Any suggestions, tips and tricks?

Sending positive vibes to all!

CLKD:
Keep posting  :D you'll fit right in  :welcomemm:  we talk about everything on here.

It may be that 2mg is a little low.  What were your periods actually up to? Some find that keeping a mood/food/symptom diary of use.

R U in the UK?  Would U be able to follow through with your PhD from your BSc.?  It is handy to continue in order to keep up momentum, however: you could take a year out to get your diagnosis sorted in the mean time continue reading etc. towards further Courses.  [I typed a lot 8+ Degrees for students on an upright typewrite with Tip-ex - remember that  ;D.  I did 3 for DH  ::) ]

IDGAF ? means.  Ah, got it  ;D.  As I aged, I began not to take any crap from others  :whist:

gwilwileth77:
Thank you! I just googled "how hard is it to fail undergraduate dissertation "  ;D

I don't really know about the periods as after Mirena fitted it all went bonkers. Spotting for months. When started elleste solo it all stopped. So no period or anything resembling such since January. Although i felt like the one was coming 2 weeks ago. My PMS was so terrible before i couldn't cope for around 10 days each month.

As to keeping a journal... ADHD unfriendly solition :D as much as i want to do it i just know i won't keep ot up.

Want to write mine too CLKD? ;D

Oh, and yes, I'm in UK, Scotland to be precise.

CLKD:
Discipline Girl, Discipline  ;D.  As for PMT - I was advised to eat every 3 hours to stop that awful lurch when the body required energy.
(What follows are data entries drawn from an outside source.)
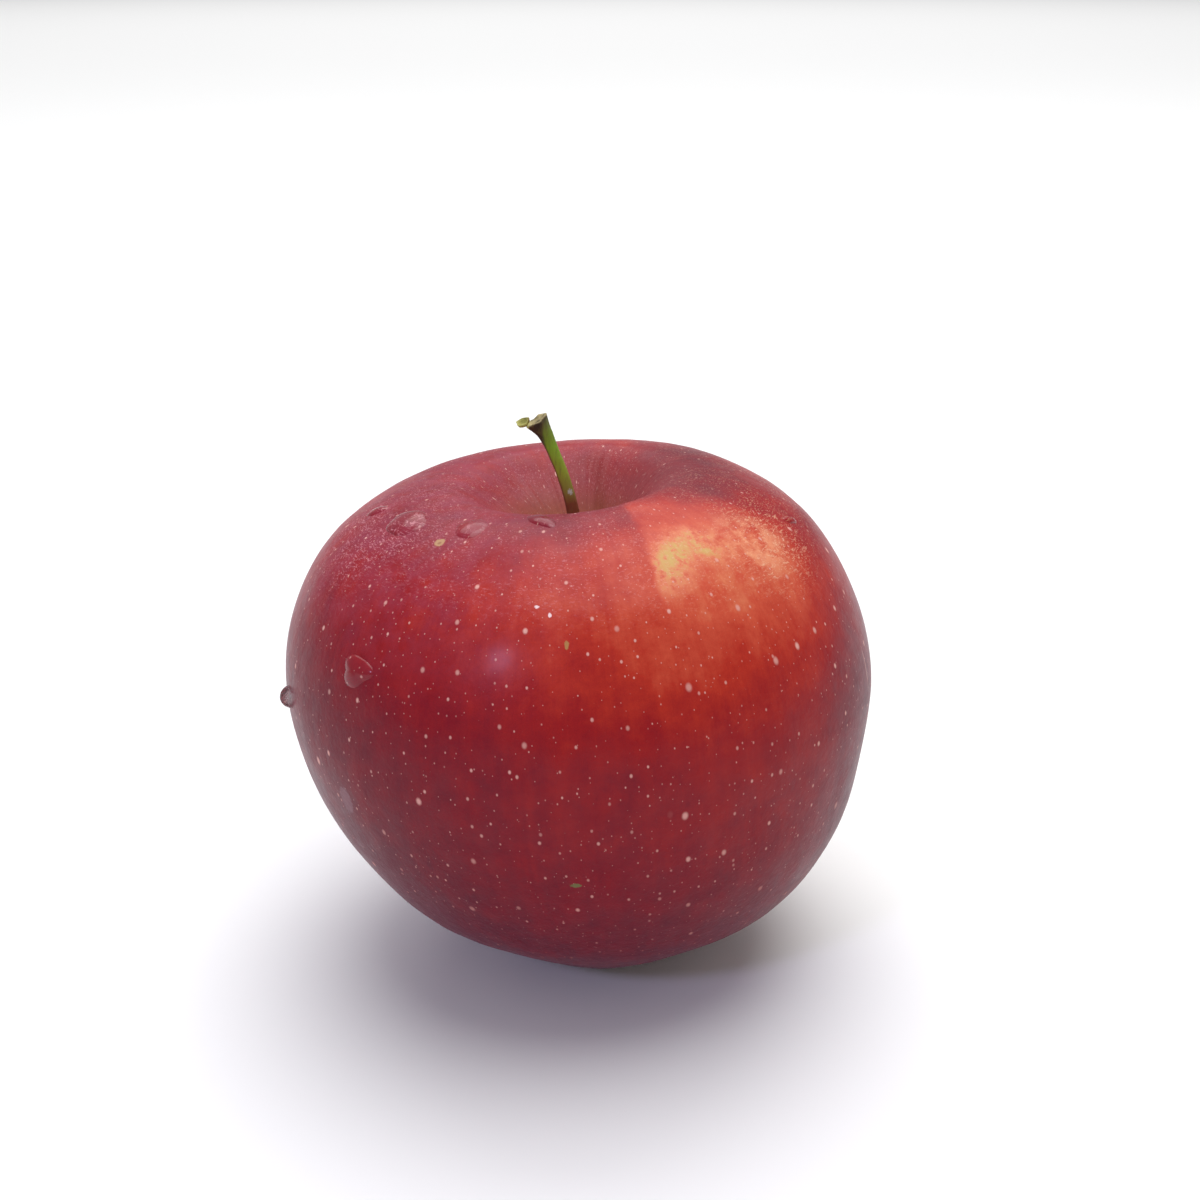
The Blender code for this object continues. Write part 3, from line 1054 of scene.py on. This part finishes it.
# %% [markdown]
# ## Drops of water
#
# A drop on wax is a low dome with a wandering edge. We put each one on the skin's nearest point, lay it
# along the skin there and sink its flat side a little, so that no gap shows. Real water bends light, which
# is slow and grainy to render through so thin a lens. So the flat drops wear the skin's own colours, only
# smoother and deeper, and the one bead that hangs at the fruit's edge is clear water.

# %% A dome on the skin

DROPS = [
    # a point near the skin, length, width and height of the dome in mm, turn in degrees, how pointed
    ((-22.0, -11.5, 67.0), 7.2, 5.6, 0.55, 10, 0.03),
    ((-13.5, -17.0, 69.0), 5.0, 4.8, 0.38, 70, 0.03),
    ((-4.7, -17.0, 70.0), 5.6, 2.9, 0.38, 10, 0.06),
    ((-27.0, -3.4, 66.0), 4.2, 2.6, 0.35, 60, 0.06),
    ((-26.8, -26.7, 52.6), 5.6, 3.9, 0.60, 15, 0.15),
    ((28.0, -7.0, 66.0), 3.4, 1.5, 0.35, -30, 0.05),
]
HANGING_DROPS = [((-38.5, -13.0, 42.8), 3.2, 2.6, 1.30, 90, 0.10)]
DROP_RINGS, DROP_SIDES, DROP_SINK = 16, 40, 0.30
SKIN_CURVE = 2 * FRUIT_SIZES["Half Width"] / MM


def add_drop(work, target, length, width, height, turn, pointed):
    """One closed dome on the skin, with its flat side just under it."""
    _, place, normal, _ = apple.closest_point_on_mesh(Vector(target) * MM)
    upright = normal.to_track_quat("Z", "Y").to_matrix().to_4x4()
    frame_here = Matrix.Translation(place) @ upright @ Matrix.Rotation(math.radians(turn), 4, "Z")
    phase = target[0]
    rings = [[work.verts.new(frame_here @ (Vector((0, 0, height)) * MM))]]
    for step in range(1, DROP_RINGS + 1):
        rise = math.pi / 2 * step / DROP_RINGS
        ring = []
        for k in range(DROP_SIDES):
            angle = math.tau * k / DROP_SIDES
            edge = 1 + 0.05 * math.sin(2 * angle + phase) + 0.03 * math.sin(5 * angle + 2 * phase)
            edge += pointed * math.cos(3 * angle)
            reach = math.sin(rise) * edge / 2
            point = Vector((length * math.cos(angle) * reach, width * math.sin(angle) * reach, 0))
            sag = point.length_squared / SKIN_CURVE
            point.z = (height + DROP_SINK) * math.cos(rise) - DROP_SINK - sag
            ring.append(work.verts.new(frame_here @ (point * MM)))
        rings.append(ring)
    rings.append([work.verts.new(frame_here @ (Vector((0, 0, -2 * DROP_SINK)) * MM))])
    join_rings(work, rings)


print(len(DROPS), "flat drops and", len(HANGING_DROPS), "hanging one")

# %% The water, and the drops

WET_FINISH = {
    "Roughness": 0.22,
    "Specular IOR Level": 0.22,
    "Coat Weight": 0.16,
    "Coat Roughness": 0.08,
}
WET_RED = (0.24, 0.014, 0.024, 1)
WATER = {
    "Transmission Weight": 1.0,
    "IOR": 1.333,
    "Roughness": 0.02,
    "Alpha": 0.85,
    "Base Color": (1, 1, 1, 1),
}


def make_wet_skin():
    """A flat drop looks like the skin under it, but smooth, deeper in colour and glossy."""
    material, graph, shader = new_material("wet_apple_skin", WET_FINISH)
    place = object_place(graph)
    colour = draw_skin_colour(graph, place, place)[0]
    connect(graph, shader, {"Base Color": graph.blend(0.22, colour, WET_RED)})
    return material


def add_drops(name, drops, material):
    """One piece for all drops that are made of the same stuff."""
    mesh = bpy.data.meshes.new(name)
    work = bmesh.new()
    for drop in drops:
        add_drop(work, *drop)
    work.to_mesh(mesh)
    work.free()
    mesh.shade_smooth()
    mesh.materials.append(material)
    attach(add_object(name, mesh), "root")
    print(name, "has", len(drops), "drops")


add_drops("flat_drops", DROPS, make_wet_skin())
add_drops("hanging_drop", HANGING_DROPS, new_material("clear_water", WATER)[0])

# %% [markdown]
# ## The studio
#
# A fruit looks freshest in even light on a pale ground. A wide soft lamp hangs overhead, a second one
# washes the floor behind, and a small cool lamp at the left gives the one highlight on that cheek. The air
# itself glows a little, so that no side turns black. The camera looks down on the fruit from close by.

# %% Floor, lights and camera

FLOOR_RADIUS = 8.0
PAPER = {"Roughness": 0.9, "Base Color": (0.90, 0.90, 0.90, 1)}
AIR_GLOW = 0.38
CAMERA_PLACE = (2.8, -213.0, 135.0)
CAMERA_TILT = 21.4
LAMPS = [
    # name, place and target in m, width in m, power in W, colour
    ("overhead", (0.15, 0.10, 1.60), (0, 0, 0.035), 1.6, 20.0, (1, 1, 1)),
    ("back_wash", (0.0, 3.4, 3.2), (0.0, 3.6, 0.0), 5.0, 110.0, (1, 1, 1)),
    ("cool_lamp", (-0.40, -0.60, 0.50), (0, 0, 0.035), 0.10, 1.3, (0.60, 0.58, 1.0)),
]


def add_floor():
    """A pale round floor, wide enough to fill the view up to its horizon."""
    mesh = bpy.data.meshes.new("studio_floor")
    work = bmesh.new()
    bmesh.ops.create_circle(work, cap_ends=True, radius=FLOOR_RADIUS, segments=96)
    work.to_mesh(mesh)
    work.free()
    mesh.materials.append(new_material("pale_paper", PAPER)[0])
    add_object("studio_floor", mesh)


def add_lamp(name, place, target, size, power, colour):
    """A round soft lamp that lights the scene but isn't seen itself."""
    lamp = bpy.data.lights.new(name, "AREA")
    lamp.shape = "DISK"
    lamp.size, lamp.energy, lamp.color = size, power, colour
    light = add_object(name, lamp)
    light.visible_camera = False
    light.location = place
    light.rotation_euler = (Vector(target) - Vector(place)).to_track_quat("-Z", "Y").to_euler()


def add_camera():
    """A camera close to the fruit that looks down on its shoulders."""
    data = bpy.data.cameras.new("camera")
    data.lens = 49.8
    data.sensor_width = 36.0
    camera = add_object("camera", data)
    camera.location = Vector(CAMERA_PLACE) * MM
    camera.rotation_euler = (math.radians(90 - CAMERA_TILT), 0, 0)
    bpy.context.scene.camera = camera


def add_air():
    """An even glow from all around."""
    world = bpy.data.worlds.new("studio_air")
    world.use_nodes = True
    glow = world.node_tree.nodes["Background"]
    glow.inputs["Color"].default_value = (1, 1, 1, 1)
    glow.inputs["Strength"].default_value = AIR_GLOW
    bpy.context.scene.world = world


add_floor()
for lamp in LAMPS:
    add_lamp(*lamp)
add_camera()
add_air()
bpy.context.scene.view_settings.view_transform = "Standard"
print(len(LAMPS), "lamps, one camera")
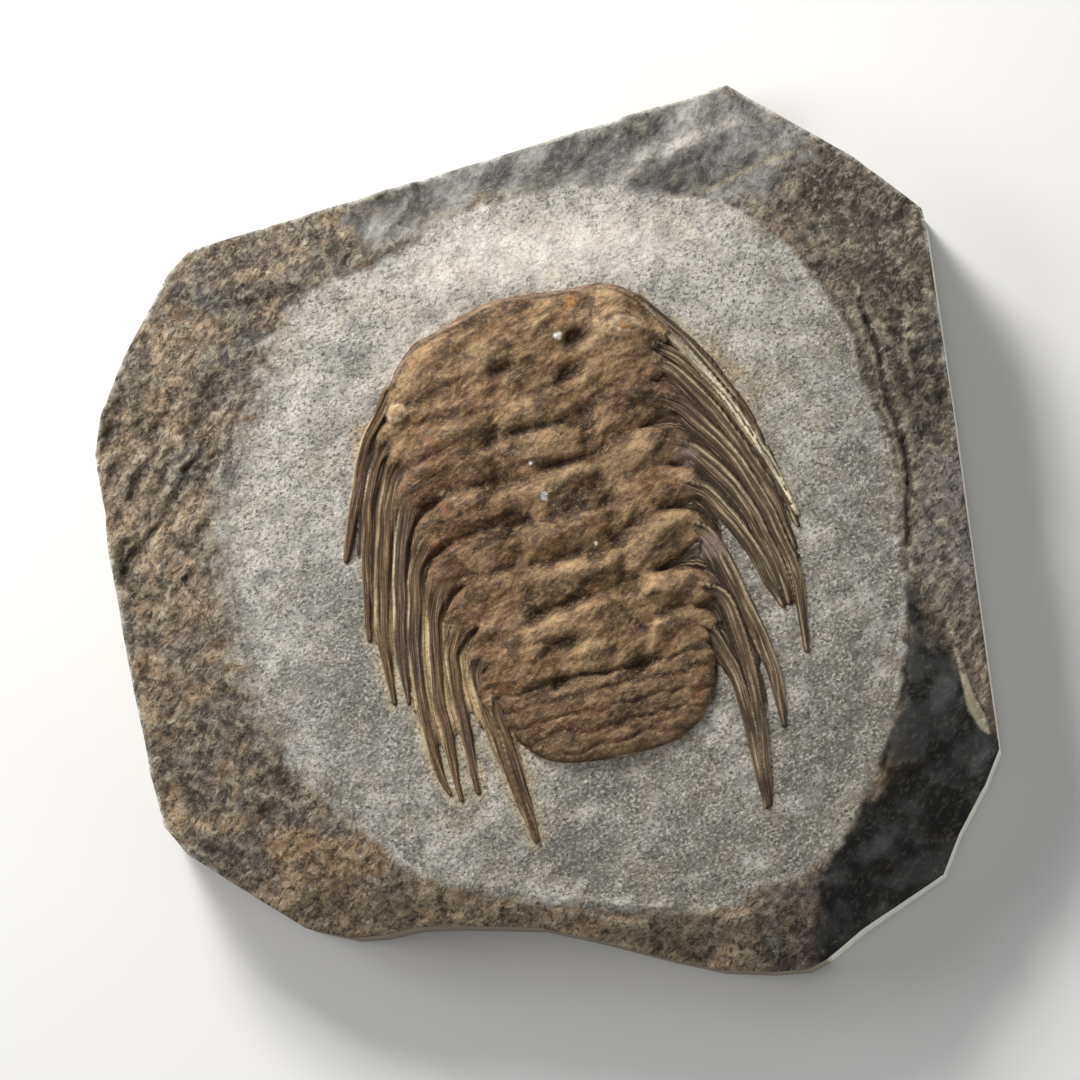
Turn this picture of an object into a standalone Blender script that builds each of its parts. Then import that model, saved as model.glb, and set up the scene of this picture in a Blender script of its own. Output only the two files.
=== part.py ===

And how easy might it be  :D.  What's the topic?

DottyD68:
Hi gwilwileth77,

I can really relate to your comment. I was (am?) a fit / healthy person until I started the menopause journey and started to encounter a huge array of wierd and not so wonderful symptoms which make me question my mortality on a daily basis. Sounds dramatic but it is true and very draining - I annoy myself with it all. Not helped by ailing parents and parents-in-law who have very real life-ending conditions which do not make me feel positive about the future..

I have developed an approach during the peri menopausal years....it is called "one day at a time". I have had to adopt this approach because I never know how I am going to feel. If I have a bad day I just think "it'll be better tomorrow". If I have a good day I think "Great, I've had a good day". It sounds very basic but it helps. It is a long way away from my "previous" life assuming everyday would be good (because I always seemed to feel good) and I'd plan lots of stuff ahead. I still plan but I give myself space to recover between activities/events and don't worry ahead until the day before an event. It has been hard to adjust to this as I used to have a pretty full-on diary and be spontaneous inbetween.

I have had a good week this week with multiple back to back social activities (which I don't usually do) which have all put me out of my comfort zone and I am pleased to say each have passed relatively easily. I put this down to my "daily" approach. At the beginning of the week it freaked me out looking at all the stuff I had on, but "one day at a time". Literally.

I caught up with an old university friend the other day. She is normally so vibrant, positive and energetic but she is in a similar position to me and it has taken it's toll. It was quite surprising and comforting to hear her say she just takes one day at a time these days.

I remember being totally overwhelmed with the amount of work I had to do in my final year at university (topped of with my dissertation). I was advised to break everything down into smaller chunks with target dates and this approach made everything seem more manageable for me. It was a lifelong lesson for me and this approach has helped me cope with life so far. I'm just doing it on a daily basis now. But that's ok.